Furthermore, existing hypothecated taxes tend to have a clear link between the source revenue is raised from and the entity it then supports, for example television licensing and public broadcasting, or the US gasoline tax revenue being utilised for transportation projects. Without a clear link to green investment, there are surely arguments for revenue from a financial transaction tax to be hypothecated towards other sectors where there is a finance gap, rather than predicating green investment alone.

(iv) What can the Government do to help increase the flow of finance to small and community-based renewable energy and green projects?

Government should encourage the private sector to develop innovative funding mechanisms with community energy projects, utilising existing expertise. Government should also ensure that regulators ensure processes such as grid connections etc… are as smooth as possible to prevent unnecessary delays, which can deter investors. Furthermore, we would support the ability for the Green Investment Bank to be able to focus on smaller projects.

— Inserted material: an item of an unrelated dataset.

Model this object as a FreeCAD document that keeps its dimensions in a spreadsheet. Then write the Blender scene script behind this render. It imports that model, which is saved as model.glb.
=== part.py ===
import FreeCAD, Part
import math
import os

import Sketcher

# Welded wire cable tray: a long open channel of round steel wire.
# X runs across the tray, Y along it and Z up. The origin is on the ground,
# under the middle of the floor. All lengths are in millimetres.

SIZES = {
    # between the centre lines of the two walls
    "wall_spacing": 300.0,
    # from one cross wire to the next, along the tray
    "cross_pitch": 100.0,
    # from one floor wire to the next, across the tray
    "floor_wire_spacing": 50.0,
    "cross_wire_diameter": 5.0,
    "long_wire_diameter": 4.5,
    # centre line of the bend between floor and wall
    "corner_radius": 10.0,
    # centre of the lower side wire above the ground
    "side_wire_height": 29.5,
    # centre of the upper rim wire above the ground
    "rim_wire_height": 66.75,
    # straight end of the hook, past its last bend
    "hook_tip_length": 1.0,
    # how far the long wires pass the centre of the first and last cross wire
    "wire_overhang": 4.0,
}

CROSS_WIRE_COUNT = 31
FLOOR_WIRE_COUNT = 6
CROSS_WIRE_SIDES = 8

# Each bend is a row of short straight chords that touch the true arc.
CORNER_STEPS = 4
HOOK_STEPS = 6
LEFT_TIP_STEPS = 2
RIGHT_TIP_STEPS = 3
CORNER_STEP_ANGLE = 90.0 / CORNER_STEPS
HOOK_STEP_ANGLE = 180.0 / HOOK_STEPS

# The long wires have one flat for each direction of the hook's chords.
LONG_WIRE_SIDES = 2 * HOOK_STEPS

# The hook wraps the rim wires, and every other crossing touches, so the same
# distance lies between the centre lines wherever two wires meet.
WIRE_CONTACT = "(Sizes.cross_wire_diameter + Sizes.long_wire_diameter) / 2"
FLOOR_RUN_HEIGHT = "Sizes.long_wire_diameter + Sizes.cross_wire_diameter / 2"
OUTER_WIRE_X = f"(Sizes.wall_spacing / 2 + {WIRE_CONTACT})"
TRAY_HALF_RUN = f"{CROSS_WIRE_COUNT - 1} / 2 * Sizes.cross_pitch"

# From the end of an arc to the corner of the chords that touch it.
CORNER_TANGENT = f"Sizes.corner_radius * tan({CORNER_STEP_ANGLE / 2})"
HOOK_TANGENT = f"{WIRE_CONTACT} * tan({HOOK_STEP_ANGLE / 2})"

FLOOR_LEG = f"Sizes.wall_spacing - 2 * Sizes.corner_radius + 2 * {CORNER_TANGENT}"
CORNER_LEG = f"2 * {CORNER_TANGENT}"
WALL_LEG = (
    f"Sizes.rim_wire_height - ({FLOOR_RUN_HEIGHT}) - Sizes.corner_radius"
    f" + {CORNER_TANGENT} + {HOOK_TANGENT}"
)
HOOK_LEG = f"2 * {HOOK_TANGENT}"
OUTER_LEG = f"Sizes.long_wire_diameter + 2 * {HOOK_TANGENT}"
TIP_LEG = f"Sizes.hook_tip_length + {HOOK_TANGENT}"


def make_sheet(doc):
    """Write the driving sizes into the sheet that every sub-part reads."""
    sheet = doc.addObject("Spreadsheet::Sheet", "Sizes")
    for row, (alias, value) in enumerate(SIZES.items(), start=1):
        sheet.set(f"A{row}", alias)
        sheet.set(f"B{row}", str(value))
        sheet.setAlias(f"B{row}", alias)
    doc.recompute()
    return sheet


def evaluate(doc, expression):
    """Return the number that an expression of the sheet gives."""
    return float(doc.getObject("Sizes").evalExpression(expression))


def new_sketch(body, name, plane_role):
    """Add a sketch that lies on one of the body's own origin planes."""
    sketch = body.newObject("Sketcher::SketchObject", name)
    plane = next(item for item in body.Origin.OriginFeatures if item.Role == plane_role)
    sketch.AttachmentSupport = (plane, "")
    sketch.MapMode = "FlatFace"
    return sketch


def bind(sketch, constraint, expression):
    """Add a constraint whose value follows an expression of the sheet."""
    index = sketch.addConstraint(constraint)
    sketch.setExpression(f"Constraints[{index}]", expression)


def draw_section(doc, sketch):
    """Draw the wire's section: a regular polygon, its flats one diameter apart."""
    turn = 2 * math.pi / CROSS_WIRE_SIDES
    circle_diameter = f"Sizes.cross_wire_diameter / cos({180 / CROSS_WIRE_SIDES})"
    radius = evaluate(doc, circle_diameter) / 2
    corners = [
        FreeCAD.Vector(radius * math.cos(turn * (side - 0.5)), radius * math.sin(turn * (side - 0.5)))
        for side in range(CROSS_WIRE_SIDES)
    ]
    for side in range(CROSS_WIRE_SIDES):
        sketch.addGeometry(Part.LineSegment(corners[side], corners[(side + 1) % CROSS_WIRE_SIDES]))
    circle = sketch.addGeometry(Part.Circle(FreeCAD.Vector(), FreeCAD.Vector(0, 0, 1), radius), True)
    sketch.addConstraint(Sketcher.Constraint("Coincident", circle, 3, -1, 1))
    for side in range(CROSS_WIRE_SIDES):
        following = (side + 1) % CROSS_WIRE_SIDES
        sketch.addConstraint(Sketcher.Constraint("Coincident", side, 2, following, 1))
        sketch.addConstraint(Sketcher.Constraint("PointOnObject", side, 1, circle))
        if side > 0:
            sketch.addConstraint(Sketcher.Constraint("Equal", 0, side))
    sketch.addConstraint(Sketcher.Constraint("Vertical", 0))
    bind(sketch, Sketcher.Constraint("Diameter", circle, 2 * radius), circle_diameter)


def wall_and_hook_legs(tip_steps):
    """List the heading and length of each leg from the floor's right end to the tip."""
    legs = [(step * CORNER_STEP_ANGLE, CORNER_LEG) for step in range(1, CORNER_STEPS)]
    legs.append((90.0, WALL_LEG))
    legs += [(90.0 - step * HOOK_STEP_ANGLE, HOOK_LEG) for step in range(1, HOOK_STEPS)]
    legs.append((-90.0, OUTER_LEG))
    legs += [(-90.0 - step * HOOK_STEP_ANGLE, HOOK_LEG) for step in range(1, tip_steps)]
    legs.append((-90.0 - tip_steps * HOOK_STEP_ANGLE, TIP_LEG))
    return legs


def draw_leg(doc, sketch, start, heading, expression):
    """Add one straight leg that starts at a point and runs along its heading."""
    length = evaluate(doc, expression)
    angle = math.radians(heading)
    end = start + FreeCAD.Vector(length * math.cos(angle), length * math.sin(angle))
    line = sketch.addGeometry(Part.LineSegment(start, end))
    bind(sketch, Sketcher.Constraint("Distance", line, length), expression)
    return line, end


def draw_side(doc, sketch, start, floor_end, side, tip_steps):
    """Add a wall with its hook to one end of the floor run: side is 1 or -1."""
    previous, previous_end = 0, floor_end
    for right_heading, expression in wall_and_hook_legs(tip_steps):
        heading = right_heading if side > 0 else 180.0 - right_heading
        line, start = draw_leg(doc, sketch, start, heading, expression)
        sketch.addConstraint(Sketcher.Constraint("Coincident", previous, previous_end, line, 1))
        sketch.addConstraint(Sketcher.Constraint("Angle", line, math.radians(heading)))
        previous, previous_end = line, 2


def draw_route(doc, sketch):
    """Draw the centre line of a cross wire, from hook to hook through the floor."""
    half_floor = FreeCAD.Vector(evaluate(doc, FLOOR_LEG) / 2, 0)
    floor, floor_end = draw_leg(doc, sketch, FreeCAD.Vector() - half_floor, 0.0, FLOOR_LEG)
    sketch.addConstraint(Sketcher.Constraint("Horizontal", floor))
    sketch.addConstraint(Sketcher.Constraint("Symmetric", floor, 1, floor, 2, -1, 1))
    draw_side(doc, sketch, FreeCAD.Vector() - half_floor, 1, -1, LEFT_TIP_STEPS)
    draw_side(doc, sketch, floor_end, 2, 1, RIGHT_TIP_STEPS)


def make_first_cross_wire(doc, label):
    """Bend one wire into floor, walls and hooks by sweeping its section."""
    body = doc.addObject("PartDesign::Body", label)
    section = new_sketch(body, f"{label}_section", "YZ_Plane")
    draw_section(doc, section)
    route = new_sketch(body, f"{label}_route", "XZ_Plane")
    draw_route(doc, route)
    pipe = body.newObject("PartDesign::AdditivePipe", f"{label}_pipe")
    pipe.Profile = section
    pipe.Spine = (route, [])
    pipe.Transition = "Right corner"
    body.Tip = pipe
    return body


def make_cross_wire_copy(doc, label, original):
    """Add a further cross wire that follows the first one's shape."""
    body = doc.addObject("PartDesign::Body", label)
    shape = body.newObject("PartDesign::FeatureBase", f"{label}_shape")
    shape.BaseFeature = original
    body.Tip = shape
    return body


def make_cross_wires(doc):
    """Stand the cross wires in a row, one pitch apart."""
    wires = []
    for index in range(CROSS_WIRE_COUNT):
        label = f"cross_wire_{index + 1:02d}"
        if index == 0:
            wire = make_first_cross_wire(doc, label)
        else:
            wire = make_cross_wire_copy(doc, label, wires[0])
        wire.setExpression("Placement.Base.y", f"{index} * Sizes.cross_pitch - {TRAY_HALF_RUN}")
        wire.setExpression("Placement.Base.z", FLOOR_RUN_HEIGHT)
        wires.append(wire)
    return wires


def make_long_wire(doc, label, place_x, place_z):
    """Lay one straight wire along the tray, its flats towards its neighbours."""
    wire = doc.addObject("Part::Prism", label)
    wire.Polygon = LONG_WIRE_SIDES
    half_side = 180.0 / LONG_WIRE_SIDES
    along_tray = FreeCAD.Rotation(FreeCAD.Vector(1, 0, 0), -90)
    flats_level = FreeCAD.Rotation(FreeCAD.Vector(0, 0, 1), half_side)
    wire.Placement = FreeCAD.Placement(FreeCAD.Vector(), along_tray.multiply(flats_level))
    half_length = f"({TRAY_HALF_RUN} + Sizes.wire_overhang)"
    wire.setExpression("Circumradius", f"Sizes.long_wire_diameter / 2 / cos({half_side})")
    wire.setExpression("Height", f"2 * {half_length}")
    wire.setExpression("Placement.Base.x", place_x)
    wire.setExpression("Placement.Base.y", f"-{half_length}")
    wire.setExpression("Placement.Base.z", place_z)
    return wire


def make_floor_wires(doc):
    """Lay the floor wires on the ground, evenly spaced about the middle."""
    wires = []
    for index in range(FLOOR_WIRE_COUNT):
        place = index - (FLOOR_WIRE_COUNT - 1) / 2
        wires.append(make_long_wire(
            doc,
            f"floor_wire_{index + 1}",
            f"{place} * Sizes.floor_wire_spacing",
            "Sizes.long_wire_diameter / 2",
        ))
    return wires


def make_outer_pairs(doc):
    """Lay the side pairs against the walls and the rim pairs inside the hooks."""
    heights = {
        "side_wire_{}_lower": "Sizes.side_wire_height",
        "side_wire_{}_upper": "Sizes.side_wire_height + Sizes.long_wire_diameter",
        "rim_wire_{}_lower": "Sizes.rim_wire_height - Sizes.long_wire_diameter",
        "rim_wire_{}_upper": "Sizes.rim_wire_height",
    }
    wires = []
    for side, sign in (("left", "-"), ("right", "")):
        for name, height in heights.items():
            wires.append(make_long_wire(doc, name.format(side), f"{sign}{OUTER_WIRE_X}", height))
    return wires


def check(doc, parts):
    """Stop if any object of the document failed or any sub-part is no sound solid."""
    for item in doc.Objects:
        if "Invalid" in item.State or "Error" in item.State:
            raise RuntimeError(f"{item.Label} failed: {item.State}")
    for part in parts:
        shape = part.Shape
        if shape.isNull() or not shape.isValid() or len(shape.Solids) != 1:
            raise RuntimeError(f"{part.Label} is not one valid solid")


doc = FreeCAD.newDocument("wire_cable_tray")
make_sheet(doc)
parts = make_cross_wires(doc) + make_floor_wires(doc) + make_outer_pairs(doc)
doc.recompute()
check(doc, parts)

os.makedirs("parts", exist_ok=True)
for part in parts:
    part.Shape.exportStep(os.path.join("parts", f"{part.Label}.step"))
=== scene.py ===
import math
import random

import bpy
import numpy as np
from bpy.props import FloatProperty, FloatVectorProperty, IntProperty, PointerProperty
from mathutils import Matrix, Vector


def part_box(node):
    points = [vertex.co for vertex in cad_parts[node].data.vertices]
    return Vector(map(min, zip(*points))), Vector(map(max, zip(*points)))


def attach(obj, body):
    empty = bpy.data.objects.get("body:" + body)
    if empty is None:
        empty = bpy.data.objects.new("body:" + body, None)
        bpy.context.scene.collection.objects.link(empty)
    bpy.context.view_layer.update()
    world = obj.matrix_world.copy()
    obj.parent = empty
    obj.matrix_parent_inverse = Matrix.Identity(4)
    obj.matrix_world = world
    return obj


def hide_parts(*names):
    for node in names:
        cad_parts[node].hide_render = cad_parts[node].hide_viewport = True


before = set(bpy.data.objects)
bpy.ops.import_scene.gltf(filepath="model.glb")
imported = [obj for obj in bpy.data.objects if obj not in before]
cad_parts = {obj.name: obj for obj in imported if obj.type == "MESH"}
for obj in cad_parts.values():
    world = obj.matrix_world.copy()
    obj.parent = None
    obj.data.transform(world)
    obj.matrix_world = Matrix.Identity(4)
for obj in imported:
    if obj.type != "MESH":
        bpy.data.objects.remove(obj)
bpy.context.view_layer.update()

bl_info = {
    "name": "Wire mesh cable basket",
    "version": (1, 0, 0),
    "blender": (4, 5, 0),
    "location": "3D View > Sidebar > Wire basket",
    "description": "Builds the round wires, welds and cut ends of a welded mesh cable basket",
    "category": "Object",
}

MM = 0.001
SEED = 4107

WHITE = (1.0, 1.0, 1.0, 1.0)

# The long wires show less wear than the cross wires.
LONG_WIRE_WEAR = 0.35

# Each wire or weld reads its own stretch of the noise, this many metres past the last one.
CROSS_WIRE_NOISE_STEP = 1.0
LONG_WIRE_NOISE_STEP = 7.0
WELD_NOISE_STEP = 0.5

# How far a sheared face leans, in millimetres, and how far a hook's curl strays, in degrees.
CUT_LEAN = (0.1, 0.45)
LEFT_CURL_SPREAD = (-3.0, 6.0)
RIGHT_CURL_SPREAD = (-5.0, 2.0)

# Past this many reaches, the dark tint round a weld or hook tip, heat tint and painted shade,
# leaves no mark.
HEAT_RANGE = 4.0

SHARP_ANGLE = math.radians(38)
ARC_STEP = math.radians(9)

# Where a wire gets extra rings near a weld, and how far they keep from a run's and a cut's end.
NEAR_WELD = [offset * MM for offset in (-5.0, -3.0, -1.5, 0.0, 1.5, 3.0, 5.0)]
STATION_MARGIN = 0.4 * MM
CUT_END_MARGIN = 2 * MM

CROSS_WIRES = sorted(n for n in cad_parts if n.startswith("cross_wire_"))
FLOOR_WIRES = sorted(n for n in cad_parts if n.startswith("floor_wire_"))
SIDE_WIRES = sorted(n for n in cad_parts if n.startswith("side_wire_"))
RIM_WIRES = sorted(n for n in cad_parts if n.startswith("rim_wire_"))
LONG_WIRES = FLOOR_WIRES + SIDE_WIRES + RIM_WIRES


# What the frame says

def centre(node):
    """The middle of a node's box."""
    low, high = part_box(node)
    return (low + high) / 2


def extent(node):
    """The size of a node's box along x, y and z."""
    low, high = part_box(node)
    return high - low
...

(v) What impact is the Green Investment Bank likely to have on the green finance gap? Does it have the right investment strategy?

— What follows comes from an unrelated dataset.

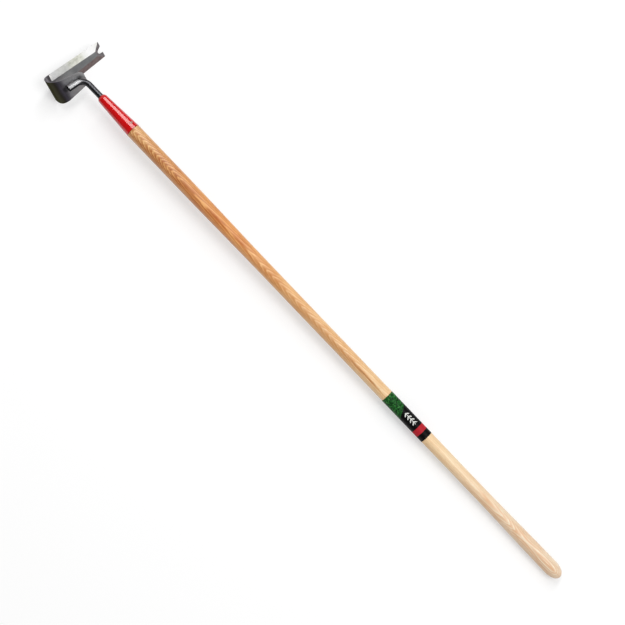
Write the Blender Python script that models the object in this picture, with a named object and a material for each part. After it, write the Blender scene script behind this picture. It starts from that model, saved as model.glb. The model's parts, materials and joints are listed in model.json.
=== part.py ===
# Push-pull hoe with an ash handle, lying at rest on a floor.
#
# One steel strip is cut to a blank, bent into a J and ground sharp on its lower leg, the blade.
# A bent bar is welded to the upper leg, the flange, and carries the head on a tapered socket,
# which is pinned to the end of a turned handle.
#
# Lengths are in metres and angles in degrees, with +Z up. The origin is on the floor under the
# middle of the tool, and +X runs from the head towards the butt of the handle.
#
# The head has a frame of its own: x from the bend to the blade's free end, y towards the front
# cutting edge, z from the blade up to the flange. The handle's frame has its origin at the
# socket's nose and its z along the handle towards the butt.

import math

import bmesh
import bpy
from mathutils import Matrix, Vector

# Fits
SEAT_GAP = 0.0003
NOSE_CLEARANCE = 0.0004
TENON_CLEARANCE = 0.0004

# Strip
STRIP_THICKNESS = 0.003
BLADE_REACH = 0.1635
BLADE_END_WIDTH = 0.047
BLADE_ROOT_WIDTH = 0.061
STRIP_WIDEST = 0.0688
HEAD_HEIGHT = 0.0486
LOWER_BEND_RADIUS = 0.013
UPPER_BEND_RADIUS = 0.028
WIDEST_ANGLE = 39.0
FLANGE_REACH = 0.082
FLANGE_END_WIDTH = 0.0405
FLANGE_RISE = 3.8
FLANGE_CORNER_RADIUS = 0.0115

# Ground edges and weed notch
EDGE_LAND = 0.0004
FRONT_BEVEL_WIDTH = 0.0186
REAR_BEVEL_WIDTH = 0.016
END_BEVEL_WIDTH = 0.018
BEVEL_START = 0.0175
BEVEL_RUN_OUT = 0.007
NOTCH_MOUTH = 0.0178
NOTCH_DEPTH = 0.0125
NOTCH_ROOT_RADIUS = 0.0066
NOTCH_ROOT_SHIFT = 0.0022
NOTCH_FRONT_LIP = 0.0145

# Neck
NECK_DIAMETER = 0.0145
FOOT_START = 0.0305
FOOT_OFFSET = 0.0036
FOOT_SINK = 0.0008
FOOT_CHAMFER = 0.0008
RIB_PITCH = 0.0023
RIB_DEPTH = 0.0005
RIBBED_LENGTH = 0.022
NECK_CROSSING = 0.0746
NECK_BEND_RADIUS = 0.024
NECK_REACH = 0.0617
NECK_TAIL = 0.022
HANDLE_ELEVATION = 50.6
HANDLE_LEAN = 5.9

# Welds
FOOT_WELD_HEIGHT = 0.002
FOOT_WELD_LEG = 0.0011
NOSE_WELD_LEG = 0.0022

# Socket and its pin
SOCKET_LENGTH = 0.1086
SOCKET_NOSE_DIAMETER = 0.0248
SOCKET_NOSE_DOME = 0.009
SOCKET_WALL = 0.0016
SOCKET_STAND_PROUD = 0.0002
RIVET_FROM_MOUTH = 0.0141
RIVET_DIAMETER = 0.0045
RIVET_HEAD_DIAMETER = 0.0075
RIVET_HEAD_HEIGHT = 0.0019
RIVET_TURN = -26.0

# Handle and label
HANDLE_DIAMETER = 0.036
MIDDLE_DIAMETER = 0.0323
SWELL_DIAMETER = 0.037
VISIBLE_HANDLE = 1.467
FRONT_GRIP_LENGTH = 0.176
FRONT_TAPER_LENGTH = 0.285
SWELL_LENGTH = 0.25
BUTT_DOME = 0.031
TENON_END_ROOM = 0.003
LABEL_FROM_MOUTH = 0.8725
LABEL_LENGTH = 0.1355
LABEL_THICKNESS = 0.0003

# Facets
BEND_STEPS = 9
CORNER_STEPS = 6
NOTCH_STEPS = 14
NECK_BEND_STEPS = 12
NECK_SIDES = 24
TURNED_SIDES = 40
PIN_SIDES = 24
TAPER_STEPS = 8
DOME_STEPS = 9
BEAD_STEPS = 5
SHARP_ANGLE = 35.0


# Scene, materials and objects

def clear_scene():
    for old in list(bpy.context.scene.objects):
        bpy.data.objects.remove(old, do_unlink=True)


def make_material(name, colour, roughness, metallic):
    material = bpy.data.materials.new(name)
    material.use_nodes = True
    shader = material.node_tree.nodes["Principled BSDF"]
    shader.inputs["Base Color"].default_value = (*colour, 1.0)
    shader.inputs["Roughness"].default_value = roughness
    shader.inputs["Metallic"].default_value = metallic
    return material


def make_empty(name, parent=None):
    empty = bpy.data.objects.new(name, None)
    empty.empty_display_size = 0.05
    bpy.context.scene.collection.objects.link(empty)
    empty.parent = parent
    return empty


def make_object(name, shape, parent, material=None):
    bmesh.ops.recalc_face_normals(shape, faces=shape.faces)
    mesh = bpy.data.meshes.new(name)
    shape.to_mesh(mesh)
    shape.free()
    mesh.shade_smooth()
    mesh.set_sharp_from_angle(angle=math.radians(SHARP_ANGLE))
    piece = bpy.data.objects.new(name, mesh)
    bpy.context.scene.collection.objects.link(piece)
    piece.parent = parent
    if material:
        mesh.materials.append(material)
    return piece


def cut_away(piece, name, shape):
    """Takes a shape, given in the piece's own parent frame, off the piece."""
    cutter = make_object(name, shape, piece.parent)
    cutter.hide_render = True
    cutter.display_type = "WIRE"
    boolean = piece.modifiers.new(name, "BOOLEAN")
    boolean.operation = "DIFFERENCE"
    boolean.solver = "EXACT"
    boolean.object = cutter


# Shapes

def arc(centre, radius, start, end, steps):
    """Points on an arc between two angles in radians, both ends included."""
    points = []
    for i in range(steps + 1):
        angle = start + (end - start) * i / steps
        points.append((centre[0] + radius * math.cos(angle), centre[1] + radius * math.sin(angle)))
    return points


def rounded_corner(before, corner, after, radius, steps):
    """The fillet between the two sides that meet at a corner."""
    to_before = (before - corner).normalized()
    to_after = (after - corner).normalized()
    half = to_before.angle(to_after) / 2.0
    centre = corner + (to_before + to_after).normalized() * radius / math.sin(half)
    first = corner + to_before * radius / math.tan(half) - centre
    last = corner + to_after * radius / math.tan(half) - centre
    start = math.atan2(first.y, first.x)
    turn = (math.atan2(last.y, last.x) - start + math.pi) % (2.0 * math.pi) - math.pi
    return arc(centre, radius, start, start + turn, steps)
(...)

Carillion believes that the Green Investment Bank is likely to have a positive impact in reducing the green finance gap and we agree with its focused investment strategy, though this should be dynamic enough to adapt and change if necessary.

(vi) How should progress against that green finance requirement be monitored? While the Committee on Climate Change monitor progress on emissions reduction via the Carbon Budgets, and the Office for Budget Responsibility monitors progress on Government debt reduction, who should monitor progress on delivering the necessary green finance?

Carillion does not take a view on responsibility for monitoring progress provided such monitoring processes are in place.